Romance scams carried out by artificial intelligence and computers scamming other computers are among the top five fraud trends to watch out for in 2026, according to a new report by credit reporting agency Experian.
Experian said its data found nearly 60% of companies reported an increase in fraud losses from 2024 to 2025. “This year’s forecast shows fraudsters are rapidly weaponizing technologies to launch attacks that are more autonomous and harder to detect,” it said.
Among the top five fraud trends for 2026 were romance and relative-in-need scams, which were traditionally carried out by people using false identities. Now AI can carry out these complex scams, according to Experian.
“These bots will respond convincingly, build trust over time, and manipulate victims with precision and emotion,” the company said. “As they become harder to distinguish from real people and good bots, Experian predicts fraud will scale faster and become more financially and psychologically damaging.”

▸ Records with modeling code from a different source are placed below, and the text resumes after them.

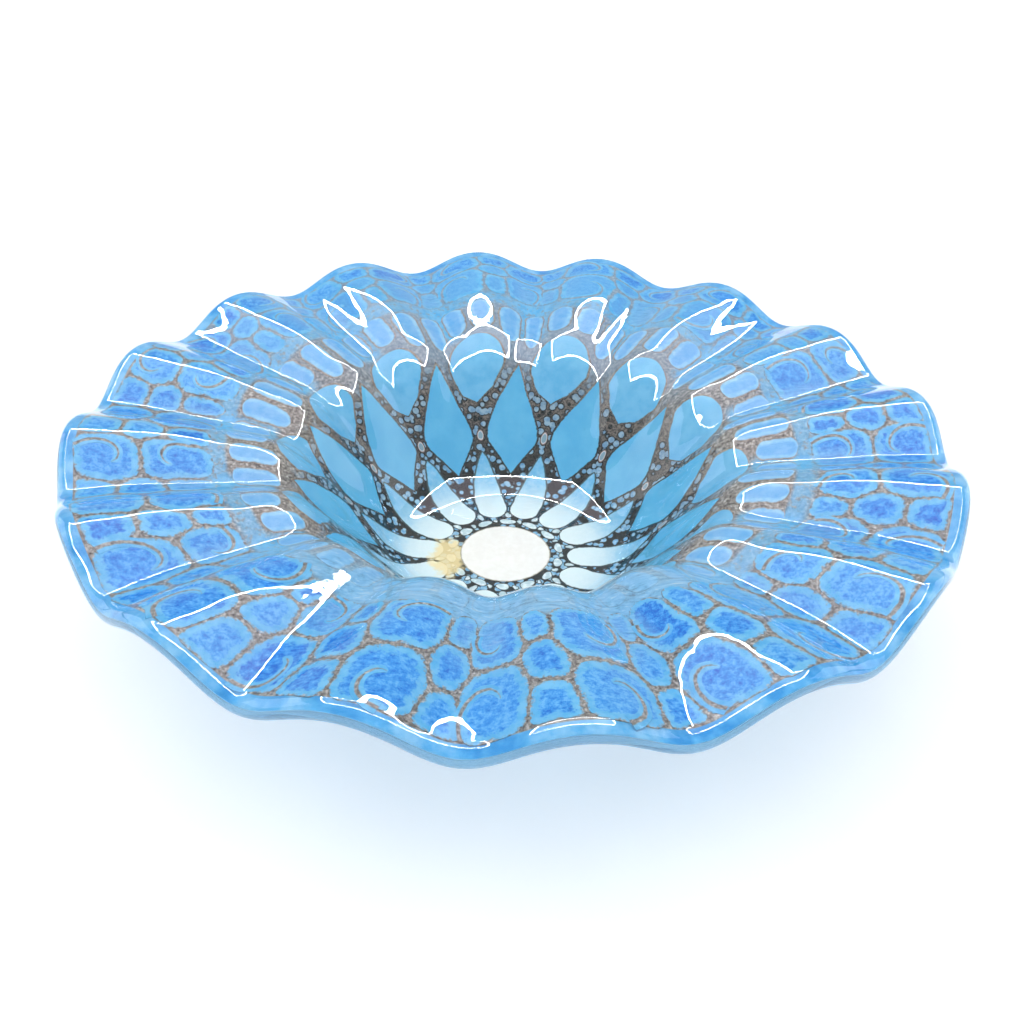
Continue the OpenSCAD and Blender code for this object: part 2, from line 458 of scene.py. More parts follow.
def blob(r, turn, reaches, rng, layer, tall=1.0):
    """A flat round patch whose border lies at the given reaches from its middle, all the way round."""
    rows = []
    for i in range(BLOB_RINGS):
        row = []
        for j, reach in enumerate(reaches):
            a = FULL_TURN * j / len(reaches)
            far = reach * (1 - i / BLOB_RINGS)
            x = r + far * math.cos(a) * tall
            y = far * math.sin(a)
            row.append((math.hypot(x, y), turn + math.atan2(y, x), reach * i / BLOB_RINGS))
        rows.append(row)
    return rows, layer, True, rng.random()


def drop(r, turn, radius, rng, layer, rough, tall=1.0):
    """A flat drop of enamel with its middle at radius r."""
    phases = [rng.uniform(*ANY_PHASE) for _ in range(2)]
    reaches = []
    for j in range(DROP_RAYS):
        a = FULL_TURN * j / DROP_RAYS
        swell = math.sin(2 * a + phases[0]) + 0.6 * math.sin(3 * a + phases[1])
        reaches.append(radius * (1 + rough * swell))
    return blob(r, turn, reaches, rng, layer, tall)


# ------------------------------------------------------------------ the rosette in the well


def petal_half(t):
    if t < PETAL_ROUND:
        return PETAL_HALF * math.sqrt(1 - (1 - t / PETAL_ROUND) ** 2)
    return PETAL_HALF * (1 - ((t - PETAL_ROUND) / (1 - PETAL_ROUND)) ** 3) ** 0.7


def line_share(r):
    """The share of a sector between a crossing and the lattice line, at a radius."""
    if r < CROSSING_R:
        return 0.5 * min(1.0, (CROSSING_R - r) / (CROSSING_R - LOWER_CROSSING)) ** LINE_BOW
    return 0.5 * min(1.0, (r - CROSSING_R) / (UPPER_CROSSING - CROSSING_R)) ** LINE_BOW


def diamond_half(t):
    r = DIAMOND_FOOT + (DIAMOND_TIP - DIAMOND_FOOT) * t
    return max(0.0, min((0.5 - line_share(r)) * SECTOR * r - LINE_HALF, DIAMOND_HALF))


def arch_half(t):
    r = ARCH_V + (ARCH_HEAD - ARCH_V) * t
    if r < ARCH_FOOT:
        return min(line_share(r) * SECTOR * r - LINE_HALF, ARCH_FLARE * (r - ARCH_V))
    wide = line_share(ARCH_FOOT) * SECTOR * ARCH_FOOT - LINE_HALF
    rise = (r - ARCH_FOOT) / (ARCH_HEAD - ARCH_FOOT)
    return wide * math.sqrt(max(0.0, 1 - rise ** ARCH_ROUND))


def lay_petals():
    rng = random.Random(11)
    return closed_slab([pane(k * SECTOR, PETAL_FOOT, PETAL_TIP, petal_half, rng) for k in range(PETALS)],
                       "petals")


def lay_diamonds():
    rng = random.Random(12)
    return closed_slab([pane((k + 0.5) * SECTOR, DIAMOND_FOOT, DIAMOND_TIP, diamond_half, rng)
                        for k in range(PETALS)], "diamonds")


def lay_arches():
    rng = random.Random(13)
    return closed_slab([pane(k * SECTOR, ARCH_V, ARCH_HEAD, arch_half, rng, rows=40, cols=16)
                        for k in range(PETALS)], "arches")


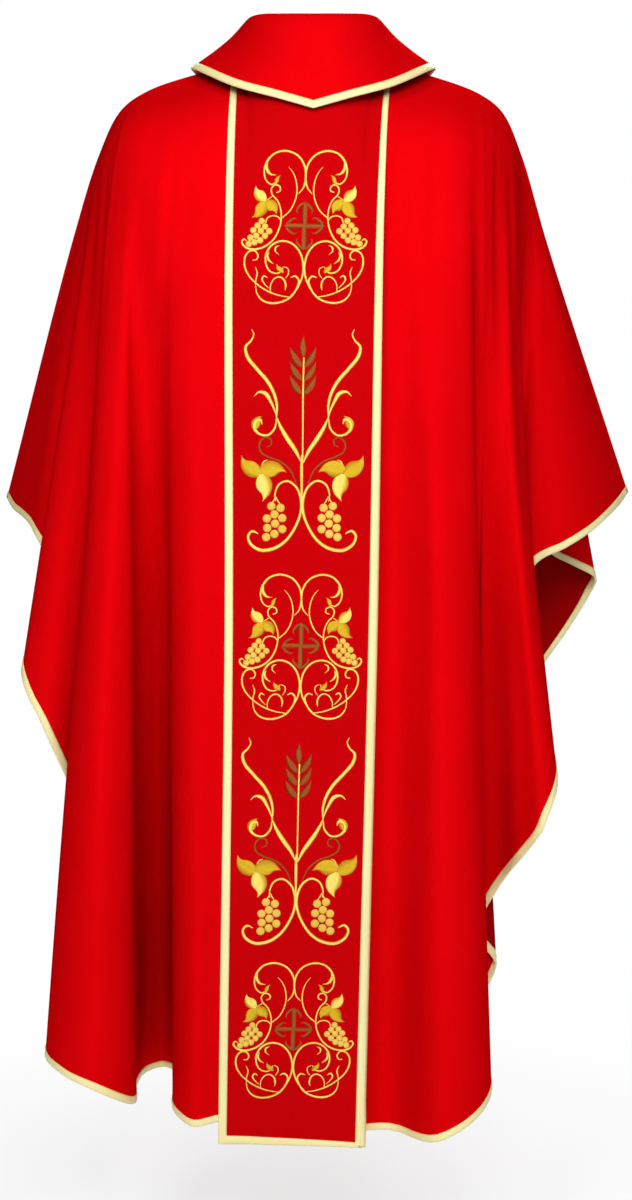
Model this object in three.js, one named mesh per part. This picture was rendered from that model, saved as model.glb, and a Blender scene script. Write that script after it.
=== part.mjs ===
// A chasuble: the ample outer vestment worn for Mass, a wide poncho of one layer of plain cloth.
// It is cut as two panels, a back and a front, joined by a seam that runs from the neck over the
// shoulder and along the top of the arm. The sides are left open. A turned-down collar stands
// round the neck, an embroidered band (the orphrey) is laid down the middle of the back, and a
// folded tape binds the hem, the collar and the band. The garment keeps the hollow form it has
// when it is worn with the arms a little out and forward.
//
// Frame, in millimetres: +Z up, -Y towards the back, +X to the wearer's right. The origin is the
// centre of the neck opening, at the height where the neck seam meets the shoulder seam.
import * as THREE from "three";

// ---- Driving dimensions -------------------------------------------------------------------
const CLOTH = 2; // wall of the two panels and of the collar
const BAND_CLOTH = 1.2; // wall of the band laid on the back
const TAPE = 0.8; // wall of the binding tape
const TAPE_WIDTH = 10; // how far the tape reaches in from an edge
const GAP = 0.3; // between two pieces at a seam
const TAPE_GAP = 0.5; // between the tape and the faces of the cloth that it is folded over
const EDGE_GAP = 1.4; // between the fold of the tape and the edge of that cloth

const NECK = { half: 75, back: 78, front: 95, drop: 62 }; // the neck opening, seen from above
const BAND_DROP = { left: 28, right: 16 }; // how far the band hangs below the hem

const vec = (x, y, z) => new THREE.Vector3(x, y, z);
const spline = (points) => new THREE.CatmullRomCurve3(points, false, "centripetal");

// ---- The seam over the shoulders and down the arms ------------------------------------------
// Straight runs between knots 1 (the neck), 4 (the shoulder's point), 6 and 7 (the cuff). A place
// on a panel's top edge is counted in these knots from the middle of the neck, minus to the left.
const SEAM_KNOTS = {
  left: [
    { x: -75, y: 0, z: 0 },
    { x: -150, y: 0, z: -16 },
    { x: -204, y: 0, z: -35 },
    { x: -235, y: 9, z: -56 },
    { x: -265, y: 36, z: -108 },
    { x: -300, y: 66, z: -205 },
    { x: -405, y: 200, z: -536 },
  ],
  right: [
    { x: 75, y: 0, z: 0 },
    { x: 150, y: 0, z: -18 },
    { x: 203, y: 0, z: -38 },
    { x: 230, y: 8, z: -58 },
    { x: 256, y: 30, z: -108 },
    { x: 291, y: 58, z: -213 },
    { x: 410, y: 165, z: -528 },
  ],
};
const SEAM_TURN = 6; // the knot from which a panel's first and last columns run down the seam
const SEAM_END = 7;

// A point of the seam's own line, at a place from 1 to 7 on the left (minus) or on the right.
function seamLine(place) {
  const knots = SEAM_KNOTS[place < 0 ? "left" : "right"];
  const count = THREE.MathUtils.clamp(Math.abs(place) - 1, 0, knots.length - 1);
  const knot = Math.min(Math.floor(count), knots.length - 2);
  const [from, to] = [knots[knot], knots[knot + 1]];
  return vec(from.x, from.y, from.z).lerp(vec(to.x, to.y, to.z), count - knot);
}

// The seam's point for one panel, half a gap to its own side, with the normal both panels share.
function seamAt(place, towards) {
  const side = Math.sign(place);
  const step = 0.25;
  const ahead = seamLine(side * Math.min(Math.abs(place) + step, SEAM_END));
  const behind = seamLine(side * Math.max(Math.abs(place) - step, 1));
  const tangent = ahead.sub(behind).normalize();
  const across = vec(0, 1, 0).addScaledVector(tangent, -tangent.y).normalize();
  const normal = tangent.clone().cross(across).multiplyScalar(side);
  const point = seamLine(place).addScaledVector(across, (towards * GAP) / 2);
  return { point, normal };
}

// A point of a panel's top edge: round the neck up to knot 1, then along the shoulder seam.
function topEdge(place, towards) {
  if (Math.abs(place) >= 1) return seamAt(place, towards).point;
  const angle = place * (Math.PI / 2);
  const reach = towards < 0 ? NECK.back : NECK.front;
  const drop = towards < 0 ? 0 : NECK.drop * Math.cos(angle) ** 2;
  return vec(NECK.half * Math.sin(angle), towards * reach * Math.cos(angle), -drop);
}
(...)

Another risk comes as more companies incorporate AI to conduct routine transactions while fraudsters increasingly turn to AI to commit fraud. “With machine-to-machine interactions initiating transactions without clear ownership of liability, businesses will face growing uncertainty around agent ownership, intent and risk,” Experian said.
The other top fraud trends include the use of deepfake technologies to create fake resumes and backgrounds for job candidates, unsecured smart home systems, and the use of website cloning to replicate legitimate websites for phishing schemes.